Recientemente, los talibanes en Afganistán anunciaron una medida que castiga el simple sonido de la voz femenina en público. Este decreto, que parece sacado de una pesadilla distópica, impone sanciones a cualquier mujer que se atreva a hablar en voz alta o que sea escuchada en lugares donde su presencia debería, según ellos, permanecer invisible y callada. Esta noticia no es solo un retroceso en la lucha por los derechos de las mujeres en Afganistán, sino una afrenta directa a la dignidad humana, y debería encender las alarmas en todos los rincones del mundo.
La prohibición de la voz femenina es, en su esencia, un intento de borrar a las mujeres del espacio público, de silenciarlas hasta que se conviertan en sombras sin identidad. Esta imposición no solo busca callar, sino también subyugar, reducir la existencia de millones de mujeres a un silencio opresivo que se convierte en la forma más cruel de violencia.
Sin embargo, aunque es fácil señalar y condenar esta barbarie desde la comodidad de nuestras sociedades, me pregunto si estamos verdaderamente en una posición moral superior o si también somos cómplices de un silencio impuesto, aunque de manera menos evidente.
A pesar de los avances en los derechos de la mujer, nuestra voz sigue siendo minimizada, distorsionada y, en muchos casos, completamente ignorada en diversos espacios, ya sea en la política, el ámbito laboral o incluso en la vida cotidiana. Aunque la ley ya no nos silencia explícitamente, la cultura, las estructuras sociales y los medios de comunicación continúan perpetuando una narrativa donde la opinión femenina es frecuentemente vista con recelo, desprecio o condescendencia.
Es irónico y profundamente hipócrita que nos rasguemos las vestiduras ante la represión evidente en países lejanos, cuando aún permitimos y, en muchos casos, promovemos una violencia estructural hacia las mujeres que, aunque más sutil, es igualmente devastadora. Nos horrorizamos ante la imposición de un silencio forzado en Afganistán, mientras en nuestros propios contextos silenciamos a las mujeres mediante la discriminación salarial, la falta de oportunidades y la marginación de sus opiniones en mesas de decisión.
Las mujeres aún nos encontramos en un campo de juego desigual, donde levantar la voz no solo es un acto de valentía, sino un desafío a un sistema que sigue favoreciendo el silencio o la sumisión. Nos enfrentamos a techos de cristal, a la subestimación de nuestras capacidades, y a la manipulación mediática que, aunque no tan drástica como la censura talibán, sigue moldeando y restringiendo nuestras narrativas.

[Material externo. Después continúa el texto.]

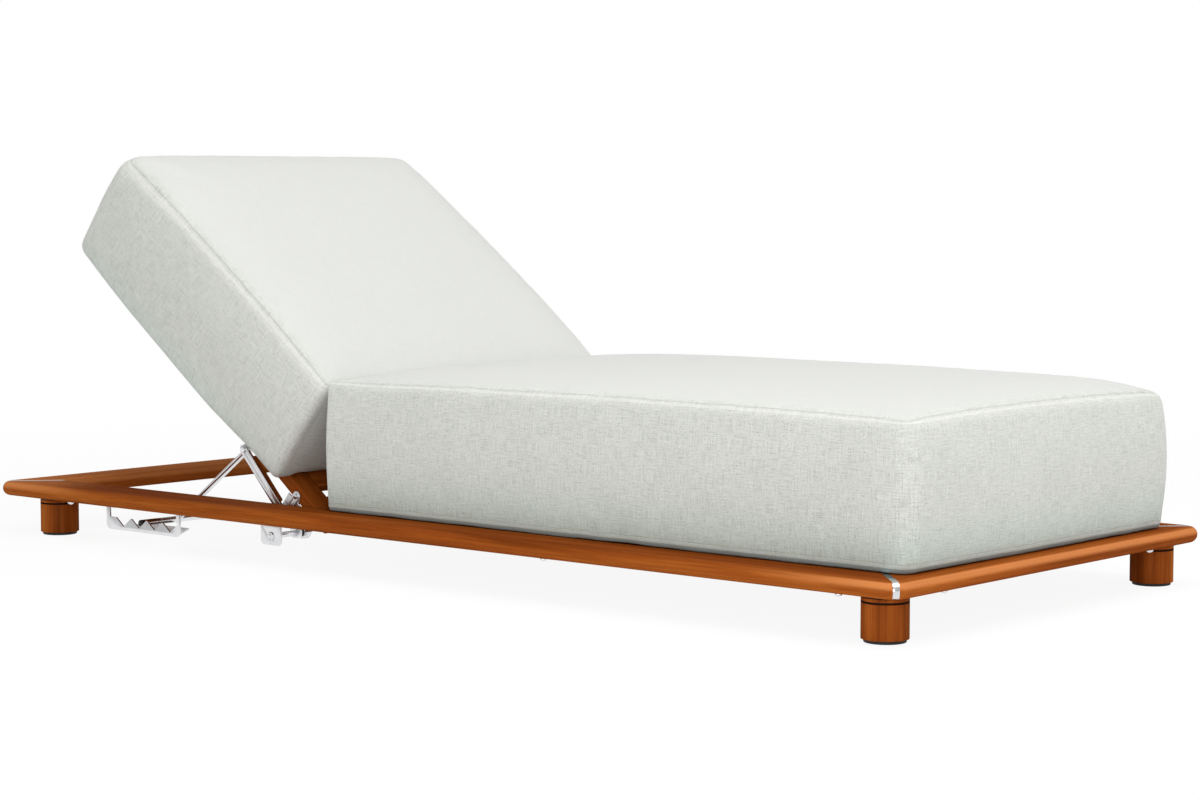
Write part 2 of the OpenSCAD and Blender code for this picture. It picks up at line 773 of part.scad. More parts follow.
module cushion(l, w, t, under_r, taper = 0) {
    a = l / 2;
    b = w / 2;
    r = cushion_edge_r;
    plan = rounded_plan(a, b, cushion_corner_r);
    n = len(plan);
    // Each level holds how far the sides are drawn in, and the share of the edge height
    round_steps = [0, 1, 2, 3];
    round_in = [for (i = round_steps) 1 - sin(90 * i / len(round_steps))];
    round_up = [for (i = round_steps) 1 - cos(90 * i / len(round_steps))];
    low = [for (i = round_steps) [for (p = plan)
        let (q = drawn(p, a, b, under_r * round_in[i] + cushion_draw))
        [q[0], q[1], under_r * round_up[i]]]];
    middle = [for (share = [1 / 3, 2 / 3]) [for (p = plan)
        let (q = drawn(p, a, b, cushion_draw * (1 - sin(180 * share))))
        [q[0], q[1], under_r + share * (top_z(q, a, b, t, taper) - r - under_r)]]];
    high = [for (i = [3, 2, 1, 0]) [for (p = plan) let (q = drawn(p, a, b, r * round_in[i] + cushion_draw))
        [q[0], q[1], top_z(q, a, b, t, taper) - r * round_up[i]]]];
    face = [for (share = face_shares) [for (p = plan) let (q = drawn(p, a, b, r + cushion_draw) * share)
        [q[0], q[1], top_z(q, a, b, t, taper)]]];
    under = [for (share = under_shares) [for (p = plan)
        let (q = drawn(p, a, b, under_r + cushion_draw) * share)
        [q[0], q[1], 0]]];
    rings = concat(under, low, middle, high, face);
    last = len(rings) - 1;
    points = concat([[0, 0, 0]], [for (ring = rings, p = ring) p], [[0, 0, top_z([0, 0], a, b, t, taper)]]);
    base = [for (i = [0 : n - 1]) [0, 1 + i, 1 + (i + 1) % n]];
    wall = [for (k = [0 : last - 1], i = [0 : n - 1], half = [0, 1])
        let (j = (i + 1) % n, p = 1 + k * n, q = p + n)
        half == 0 ? [p + i, q + i, p + j] : [p + j, q + i, q + j]];
    top = [for (i = [0 : n - 1]) [len(points) - 1, 1 + last * n + (i + 1) % n, 1 + last * n + i]];
    polyhedron(points, concat(base, wall, top));
}

module seat_cushion() {
    color(cloth) translate([(seat_foot_x + seat_rear_x) / 2, 0, deck_z + soft_gap])
        cushion(seat_cushion_l, cushion_w, seat_cushion_t, cushion_edge_r);
}

module back_cushion() {
    color(cloth) on_back() translate([back_cushion_s + back_cushion_l / 2, 0, panel_rise + soft_gap])
        cushion(back_cushion_l, cushion_w, back_cushion_t, back_under_r, back_cushion_taper);
}

side_rail_near();
side_rail_far();
foot_rail();
head_rail();
corner_inlays();
leg_foot_near();
leg_foot_far();
leg_head_near();
leg_head_far();
leg_spacers();
leg_screws();
leg_glides();
rail_cap_screws();
slat_ledgers();
seat_slats();
seat_cross_rail();
rack_near();
rack_far();
rack_screws();
hinge_bracket_near();
hinge_bracket_far();
bracket_screws();
hinge_bolt_near();
hinge_bolt_far();
hinge_nuts();
back_stile_near();
back_stile_far();
back_bottom_rail();
back_top_rail();
back_slats();
arm_near();
arm_far();
hinge_bushes();
arm_batten_near();
arm_batten_far();
heel_plate_near();
heel_plate_far();
knuckle_ears();
arm_bolts();
knuckle_pins();
bail();
bail_end_caps();
seat_cushion();
back_cushion();
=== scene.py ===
import json
import math

import bmesh
import bpy
import numpy as np
from mathutils import Matrix, Vector, noise


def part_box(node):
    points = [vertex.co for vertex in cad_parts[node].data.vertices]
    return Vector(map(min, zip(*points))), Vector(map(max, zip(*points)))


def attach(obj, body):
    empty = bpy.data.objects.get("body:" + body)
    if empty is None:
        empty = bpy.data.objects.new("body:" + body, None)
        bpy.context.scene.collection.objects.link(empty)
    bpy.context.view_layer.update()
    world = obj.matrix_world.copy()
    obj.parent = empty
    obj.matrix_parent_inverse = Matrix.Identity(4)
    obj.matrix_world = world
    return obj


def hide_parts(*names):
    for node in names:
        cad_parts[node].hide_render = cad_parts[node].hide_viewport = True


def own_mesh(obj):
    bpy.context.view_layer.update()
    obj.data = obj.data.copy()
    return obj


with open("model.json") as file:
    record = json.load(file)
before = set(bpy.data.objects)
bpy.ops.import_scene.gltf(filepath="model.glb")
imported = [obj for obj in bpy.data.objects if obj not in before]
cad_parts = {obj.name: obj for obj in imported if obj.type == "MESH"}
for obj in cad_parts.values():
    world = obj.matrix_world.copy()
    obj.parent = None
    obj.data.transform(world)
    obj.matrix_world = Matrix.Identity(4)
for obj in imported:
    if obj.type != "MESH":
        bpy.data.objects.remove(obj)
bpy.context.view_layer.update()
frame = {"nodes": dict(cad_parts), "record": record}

bodies = frame["record"]["behaviour"]["bodies"]
body_of_node = {node: body for body, nodes in bodies.items() for node in nodes}
MM = 0.001

# Colour of the painted highlight on the rails' upper shoulders at their ends
HIGHLIGHT_ORANGE = "E8985C"
# Dark brown of the line painted round the legs: the spacer ring's dark colour together with painted shade
# under the rail
RING_AND_SHADE_BROWN = "1C100A"
WARP_TONES = ("BDC0B5", "DFE0D8", "F0F0EB")
WEFT_TONES = ("B9C0BA", "DCDFD9", "EEF0EC")
WEAVE_PITCH = 3.1 * MM
STITCH_PITCH = 4.5 * MM
STITCH_ABOVE = 4.6 * MM
STITCH_BELOW = 3.8 * MM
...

Como mujer joven del siglo XXI, esta noticia me genera una profunda tristeza y una sensación de retroceso aterrador. No solo por lo que ocurre en Afganistán, sino porque nos obliga a reflexionar sobre nuestra propia complicidad y los desafíos que aún enfrentamos para que nuestras voces sean realmente escuchadas y valoradas. Si bien hemos logrado mucho, no podemos bajar la guardia, porque el silencio, en cualquiera de sus formas, sigue siendo la herramienta más eficaz para la opresión.
La lucha por la igualdad no puede limitarse a rechazar las atrocidades ajenas; debe comenzar por reconocer y combatir las injusticias que aún persisten en nuestros propios contextos. Solo así podremos construir una sociedad que no solo tolere, sino que celebre y amplifique la voz de todas las mujeres.